Gerry’s third record, ‘You’ll Never Walk Alone’, also went to No 1. It wasn’t one of mine – I think it was written by some guy called Roger Hammerstein.

The song became a world-famous anthem, synonymous with Football and Liverpool. But what a brave move it was on Gerry’s part, to record and release a rousing ballad instead of the customary safer option of a follow-up similar to the previous two Chart Toppers.

Gerry soon became an accomplished songwriter himself, with hits like ‘Don’t Let The Sun Catch You Crying’ and ‘Ferry ‘Cross The Mersey’. After The Pacemakers disbanded, Gerry Marsden continued entertaining, and in 1968, turned his hand to the West End theatre when he appeared alongside Derek Nimmo and Dame Anna Neagle in ‘Charlie Girl’.

Our thoughts are with Pauline, his wife since 1965, and their daughters, Yvette and Victoria.

Academy board member Tom Gray reflects on Gerry Marsden MBE’s extraordinary career and legacy:

The journey of a popular song might sometimes be simple: an artist performs their hit, and the world moves on. Sometimes, however, a song can take a circuitous route, carried by different voices, travelling deep into our collective consciousness and culture. A song can become a symbol; representing and comforting us; carrying with it both the sublime and tragic facets of everyday experience; a song can truly transcend its purpose.

There is surely no better example of this than “You’ll Never Walk Alone” and its most famous singer – and guardian – Gerry Marsden who passed away recently.

Gerry and the Pacemakers were the epitome of our image of cheeky Liverpool lads. Their first hits, written by the venerable Mitch Murray, “How do you do it?” and “I Like It” set out their store: though managed by Brian Epstein, they definitely weren’t The Beatles who tinged their pop with the edginess of black americana; these boys were jaunty, skiffle kids who wanted to make you smile; they had more in common with George Formby than Elvis Presley.

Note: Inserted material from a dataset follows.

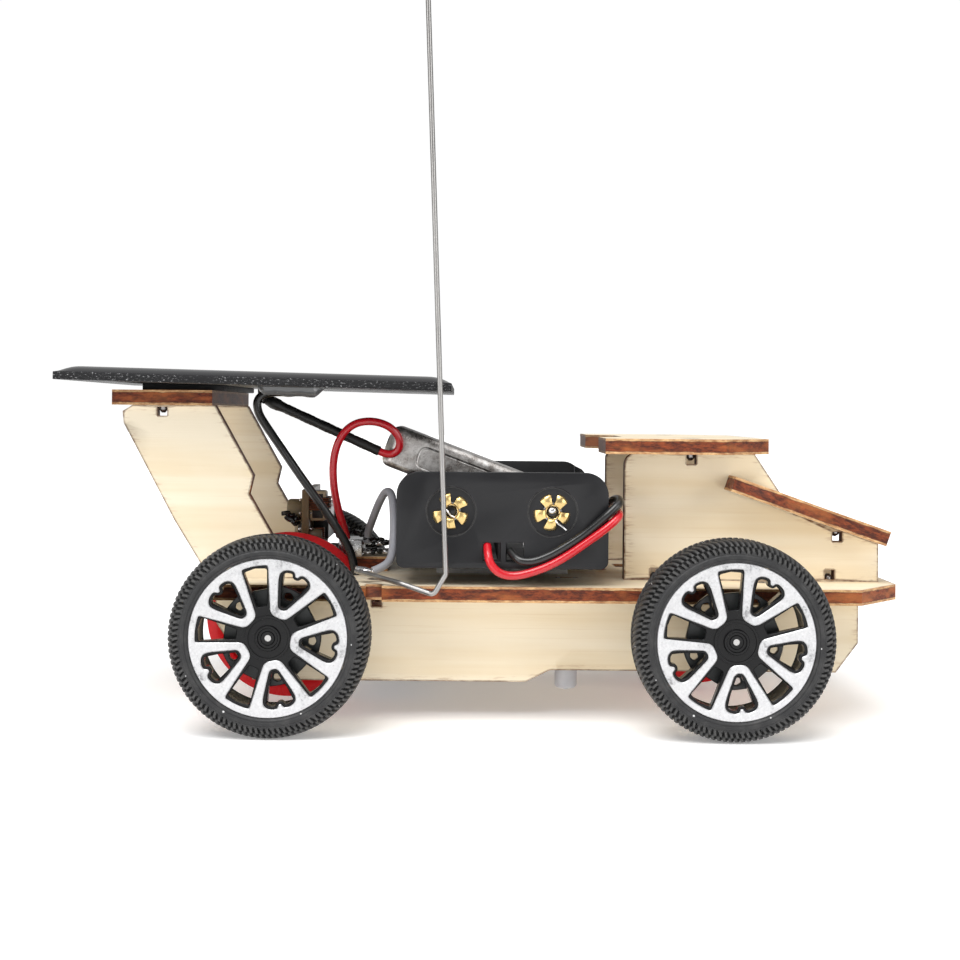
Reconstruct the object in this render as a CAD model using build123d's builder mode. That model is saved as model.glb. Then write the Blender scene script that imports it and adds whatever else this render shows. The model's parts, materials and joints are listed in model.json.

Nevertheless, the Liverpudlian disposition, though typically seeking a laugh, is often tinged with a melancholia and sentimentality. Some might criticise it for mawkishness, but I believe Liverpudlians know something. It may well lie in their Irish roots. A sad song sung with friends, with maybe a glass or two of something boozy inside you, can do you a power of good. With a seed of truth, no matter how maudlin, a song – above all else – can translate a shared sense of life’s harshness, romanticising it into something worth bearing.

A unifying moment of solace sought in song: Gerry’s own talismanic “Ferry Cross the Mersey” was notably re-recorded for charity after the Hillsborough disaster. Indeed in 2003, for his services supporting its victims, Marsden was made an MBE. However, it’s his delivery (and trusteeship) of a Rodgers and Hammerstein show tune with which he leaves his most indelible mark. In 1963, after Gerry presented an early pressing of the song to Bill Shankly (the legendary Liverpool manager), “You’ll Never Walk Alone” was quickly adopted at Anfield as their anthem; It is written on the Liverpool F.C. coat of arms; You’ll rarely see a tweet from a Liverpool fan about their team that doesn’t terminate with “#YNWA”.

Cards on the table, I am an Evertonian. A “bluenose” as my kop cousins would describe me. I don’t like the colour of their shirts or how inured they are to success, but I am genuinely jealous of their song. When Marsden handed over the vinyl, he recalled Shankly saying “Gerry my son, I have given you a football team and you have given us a song” but, with a song, he did so much more that. In congregation, tragedy and joy are all marked in chorus: A band of sisters and brothers sing their call to arms, their hymn and their lament.